In  later works the upper travertine layer was dated to Amersfoort and Brörup Interstadials (Behm-Blancke, 1967). This view has been subsequently questioned.

Patterns of faunal turnover within the sequence, the presence of indicator species such as A. maastrichtiensis and the degree of morphological evolution in other taxa, such as Arvicola and Mammuthus, combine to suggest that only a single, pre-Eemian interglacial is represented at the site.

Furthermore, no lithological or paleontological evidence exists for the intervening period of severe cold that would represent the OIS 6 glaciation.

More recent U-series dating by Mallik et al. (2000) places the Lower Travertine at 236±13 k.a. BP and the Upper Travertine at 198±10 k.a. BP., seemingly supporting the above view.

In particular, the large amounts of floral and faunal remains point to fully interglacial conditions for the Lower Travertines.

More specifically, studies of the floral remains have placed the human occupation layers in the climatic optimum of this interglacial, the mixed-oak forest phase.

Human fossils were first discovered in 1908 in the Lower Travertine.  

In 1914, the mandibles of an adult human and, in 1916, the remains of a child were recovered some meters apart. One Calvarium was found in September 1925.
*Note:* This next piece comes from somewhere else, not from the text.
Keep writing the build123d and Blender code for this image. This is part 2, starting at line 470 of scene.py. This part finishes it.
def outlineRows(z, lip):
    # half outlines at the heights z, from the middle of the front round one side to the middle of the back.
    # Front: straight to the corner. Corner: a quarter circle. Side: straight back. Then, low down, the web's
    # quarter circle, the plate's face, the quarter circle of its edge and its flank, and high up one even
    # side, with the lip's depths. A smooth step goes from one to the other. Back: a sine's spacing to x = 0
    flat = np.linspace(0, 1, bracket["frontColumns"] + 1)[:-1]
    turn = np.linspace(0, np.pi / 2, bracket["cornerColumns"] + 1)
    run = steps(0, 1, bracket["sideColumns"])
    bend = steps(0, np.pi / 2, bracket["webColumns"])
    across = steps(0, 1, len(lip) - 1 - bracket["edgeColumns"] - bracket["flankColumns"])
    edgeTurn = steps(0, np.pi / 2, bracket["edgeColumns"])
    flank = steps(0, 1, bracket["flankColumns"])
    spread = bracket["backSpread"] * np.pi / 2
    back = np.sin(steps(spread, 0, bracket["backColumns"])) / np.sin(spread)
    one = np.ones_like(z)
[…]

More systematic fieldwork was conducted in the 1950s by Behm-Blancke who concentrated on the investigation of the different occupation floors connected with the human remains. He confirmed earlier claims for the presence of structures such as fireplaces.
Figure 6 -Thilo Parg / Wikimedia Commons -„Lizenz: CC BY-SA 4.0
Figure 7 -Thilo Parg / Wikimedia Commons -„Lizenz: CC BY-SA 4.0


On the basis of the long term investigations it seems that the find horizon must have covered more than 1500 m2. The human fossils (Ehringsdorf A to I) derive from a minimum of six individuals. In the case of the eleven-year-old child Weimar-Ehringsdorf G, we have indications that a more or less complete body was embedded in the travertine. While in this case the presence of a grave cannot be excluded, there is no conclusive evidence for an intentional burial.

Dating the Ehringsdorf material to an interglacial before the Eemian also correlates well with the paleoanthropological results. The Ehringsdorf skulls show only weak development of neanderthaloid features, which suggests a relationship to the “Ante-Neanderthals”.

If we accept that the Ehringsdorf hominins lived during OIS 7, and that the Steinheim hominin lived during OIS 9, it is possible to interpret the finds as reflecting successive stages in the neandertalization of an indigenous European hominin population.

Excavations by Behm-Blancke were the most extensive archaeological studies so far at the site. The richest in artifacts was the so-called “central area” of the Kämpf quarry. Behm-Blancke basically kept the overall stratigraphy described by Soergel. Within the lower travertine layer Behm-Blancke distinguished several (up to 10) levels of “hearths”, the so-called “Brand-Schichten” where flint artifacts were found. 

Archaeological artifacts were also collected during subsequent geological research;  some were found incidentally. In the years 1993- 2003, during the mining operations a new archaeological level was discovered within the upper travertine layer.

The inventory from the lower Travertine includes several thousand of stone artifacts collected continuously for over 200 years. Artefacts are mostly made of flint and many of them are heavily frost cracked.

The complete ensemble is characterized mainly by flakes (Schäfer 2007). Discoid cores are rare (about 12%), Levallois technique is virtually absent and many flakes were produced from opportunistic cores.

The retouched tools are dominated by various types of side scrapers, unifacial convergent tools (Points), limaces ("Doppel-Dickspitzen"), and bifacially worked artifacts. Certain bifacial tools, due to their regular shape, were defined in the literature as leaf points and “Keilchen” (miniature handaxes) as the example shown here. retouched Blades represent about 45 of the material (Feustel 1993).

Overall the retouched ensemble can well be compared with several Pre-Eemian collections from France with a similar concept, while the sophistication of the flake production, although mostly not from formal cores,  is similar to that of other Eemian sites near Weimar  (Rabutz; Taubach; Weimar, Belvederer Allee) and to the lower strata of the Sesselfelsgrotte (M and O strata). Anyhow these characteristics should in my view not be used to re-date the site to the Eemian, as proposed by some researchers.

Figure 6 and 7 shows Remnants of the Ehringsdorf Travertine, incorporated into a Archaeology park with blackboard explanations, opened for interesting visitors.

Currently, neither paleontological nor archaeological excavations are being conducted at this important site.

Recently Małgorzata Kot nicely demonstrated how the transformation of unifacial tools into bifacial artifacts was performed at Ehringsdorf, critically questioning the Débitage/ façonnage dichtomy : “Ehringsdorf tools show traces of multiple, subsequent resharpening. The knapper started from unifacial retouch on one or both edges of a flake's dorsal side. In the course of further resharpening, the ventral side of the flake required certain adjustments.

After several rejuvenation phases tools show all the features of bifacially shaped tools in a type of leafpoints or knives. From a technological point of view, the question arises if such a reduction sequence can be called bifacial, unifacial, or should be defined in a different way”.